In base all’estensione dell’area interessata dalle forze agenti sulle rocce, possiamo distinguere le strutture tettoniche a scala locale da quelle a scala regionale. Fra le strutture tettoniche a scala locale sono comprese le cosiddette pieghe-faglie, descritte nel precedente paragrafo, e le scaglie tettoniche, cioè una serie di faglie inverse presenti in rocce piegate. Fra le strutture a scala regionale ricordiamo, invece, le falde di ricoprimento: si tratta di pieghe rovesciate, che interessano aree molto estese (diverse centinaia di chilometri). Queste strutture possono originarsi per sovrascorrimento delle rocce, che formano il tetto di una faglia inversa molto estesa al di sopra delle masse rocciose costituenti il letto della faglia stessa.
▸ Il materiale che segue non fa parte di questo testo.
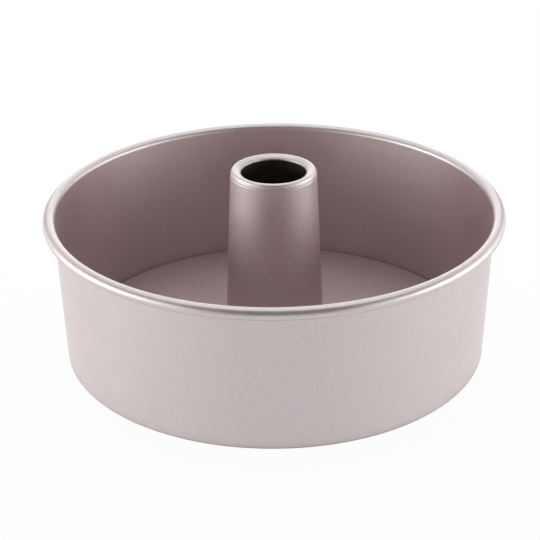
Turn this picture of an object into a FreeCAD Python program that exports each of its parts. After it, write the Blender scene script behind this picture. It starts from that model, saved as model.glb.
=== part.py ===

La loro presenza è segnalata dalla sovrapposizione di strati: lo strato superiore, formato dalle rocce che sono sovrascorse, è detto alloctono (dal greco állos, diverso, e chthón, terra); lo strato inferiore, formato dalle rocce rimaste sul luogo d’origine, è detto autoctono (dal greco autós, se stesso, e chthón, terra). Particolari tipi di ricoprimenti sono le falde di compressione, così chiamate perché si originano in seguito a forze di compressione che agiscono su scala regionale. Questo tipo di struttura tettonica è tipico delle grandi catene montuose, per esempio, della catena himalayana e di quella alpina; in esse si riconoscono una radice, la parte più retrostante del ricoprimento, e un fronte, che corrisponde alla parte più avanzata. L’erosione dello strato alloctono può portare alla formazione di un’incisione, che prende il nome di finestra tettonica, attraverso la quale è messo a nudo il sottostante strato autoctono. Se poi l’erosione isola una parte della falda di ricoprimento dal resto, si formano strutture a cui si dà il nome di klippen (termine tedesco che significa scoglio).